Ceci n’est qu’un aperçu. La lettre suivante, adressée à Lyell, nous permet de pénétrer plus avant dans la pensée de Ticknor. On serait tenté de croire, par ce qui précède, qu’il accepte l’esclavage comme un mal nécessaire. Ce qui suit, daté de décembre 1843, fait voir qu’il en a vraiment honte, qu’il en souhaite ardemment la fin :

« Je déteste m’occuper de cette question de l’esclavage, tant elle m’est odieuse sous tous les rapports, tant j’y vois de périls pour notre avenir. Cependant il y a quelques aperçus consolans que je vais vous exposer. La dernière discussion importante sur ce sujet eut lieu en 1831-32 dans la législature de Virginie. Par le ton du débat, chacun croyait à l’émancipation prochaine dans la Virginie, le Maryland et le Kentucky; dans les états du nord, tout le monde s’en réjouissait. Nous espérions au moins que quelque mesure nouvelle contrebalancerait le mal causé par l’extension de l’esclavage au Missouri en 1820. Nous fûmes désappointés. Le parti politique des abolitionistes se montrait déjà. Le sud s’en alarma. Au lieu de regarder la servitude comme un fléau politique et moral, ce qui était admis même par les possesseurs d’esclaves, ce qui avait été proclamé par les débats du parlement de Virginie, la majorité des hommes d’état du sud soutinrent que c’était une institution bonne en elle-même, acceptable avec toutes ses conséquences.

« Nous autres, gens du nord, nous soutenions que les auteurs de la constitution de 1788 n’avaient admis l’esclavage que comme une calamité temporaire qui devait disparaître aussitôt que possible. Washington, Jefferson, tous deux possesseurs d’esclaves, l’avaient dit, l’avaient écrit. Tout le monde le pensait. Toutefois n’oublions pas que cette même constitution est un marché conclu entre le nord et le sud, et que d’après ce marché le sud doit se débarrasser de ce fléau à l’époque et par les moyens qu’il jugera opportuns, la nation entière ne se réservant que le droit d’abolir la traite, ce qui fut fait promptement. Nous nous engageâmes en outre à rendre les esclaves fugitifs; cela se fit d’abord de bon cœur, on s’y refuse maintenant ou on ne le fait qu’à regret. Le vice de cette institution est si profond, si fatal, qu’il n’en sort que du mal, de quelque côté qu’on se tourne.
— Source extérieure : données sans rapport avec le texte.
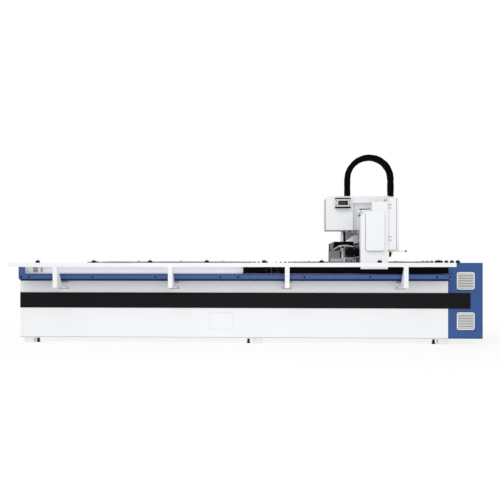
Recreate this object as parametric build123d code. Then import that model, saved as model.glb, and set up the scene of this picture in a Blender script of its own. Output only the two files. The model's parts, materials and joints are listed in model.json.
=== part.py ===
from build123d import *

import math
import os

os.makedirs("parts", exist_ok=True)

# Open-bed fibre laser cutting machine, in millimetres.
# X runs along the bed, Y across it from the front side to the rear, Z is up, and the floor is Z = 0.
# The front and rear sides mirror each other about Y = 0.

# Overall plan
bed_length = 4406.0
cabinet_length = 346.0
drawer_proud = 33.0
wall_half_width = 860.0
bed_bottom = 52.0
wall_top = 790.0
sheet = 3.0

# Welded bed frame
side_frame_depth = 100.0
top_tube_height = 130.0
bottom_tube_height = 80.0
upright_width = 70.0
upright_bays = 10
cross_tube_bottom = 560.0
cross_tube_top = 660.0
cross_tube_length = 80.0
cross_frame_count = 4
corner_return = 35.0

# Black trim band on both sides
band_bottom = 364.0
band_height = 159.0
band_thickness = 5.0
band_on_cabinet = 223.0

# Access hatch in the front wall
hatch_width = 239.0
hatch_height = 175.0
hatch_centre_from_left = 2098.0
hatch_bottom = 141.0
hatch_gap = 1.0
hatch_corner = 14.0

# Electrical cabinet at the right end
cabinet_top = 829.0
cabinet_bottom = 60.0
cabinet_wall = 4.0
cabinet_post = 40.0
door_gap = 3.0
door_thickness = 20.0
latch_width = 28.0
latch_height = 130.0
latch_depth = 12.0
latch_inset = 70.0
latch_gap = 4.0
latch_back_gap = 0.5
latch_lead = 16.0
latch_toe = 4.0
latch_pivot_radius = 5.5
grille_width = 183.0
grille_height = 177.0
grille_frame = 14.0
grille_proud = 9.0
grille_low_z = 150.0
grille_high_z = 558.0
grille_from_cabinet_left = 87.0
louvre_count = 6
louvre_thickness = 3.0
louvre_edge_gap = 2.0
louvre_inset = 1.5
fan_radius = 68.0
fan_hub_radius = 24.0
fan_blades = 5
fan_thickness = 22.0
fan_shaft_radius = 5.0
fan_frame_margin = 22.0
fan_front_gap = 10.0
fan_rear_depth = 14.0
fan_tip_gap = 4.0
fan_strut = 16.0
fan_strut_depth = 6.0
fan_blade_thickness = 3.0
fan_blade_width = 30.0
fan_blade_pitch = 35.0
fan_hub_floor = 3.0
running_clearance = 0.05

# Laser source and motor drives inside the cabinet
laser_height = 260.0
laser_half_width = 300.0
laser_bottom = 90.0
laser_side_gap = 20.0
laser_door_gap = 60.0
handle_reach = 28.0
handle_height = 120.0
handle_bar = 14.0
drive_panel_bottom = 380.0
drive_panel_half = 560.0
drive_panel_thickness = 6.0
drive_module_count = 4
drive_module_width = 90.0
drive_module_depth = 160.0
drive_module_margin = 60.0
drive_panel_top_gap = 40.0

# Chain shelf along each side
shelf_outer = 1030.0
shelf_bottom = 647.0
shelf_top = 716.0
shelf_left_gap = 45.0
shelf_right_gap = 6.0
shelf_chamfer = 24.0
shelf_end_height = 75.0
shelf_end_width = 58.0
shelf_lip = 40.0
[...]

« Que faire, donc? Je réponds : attendre. D’abord parce que le travail servile ne peut soutenir à la longue la concurrence du travail libre, et que les esclaves finiront par devenir une propriété sans valeur. Il faut encore attendre parce que nous n’y pouvons rien, le pouvoir législatif lui-même serait impuissant. Cette affaire concerne 2 millions et demi d’êtres vivans, tous égaux dans la servitude.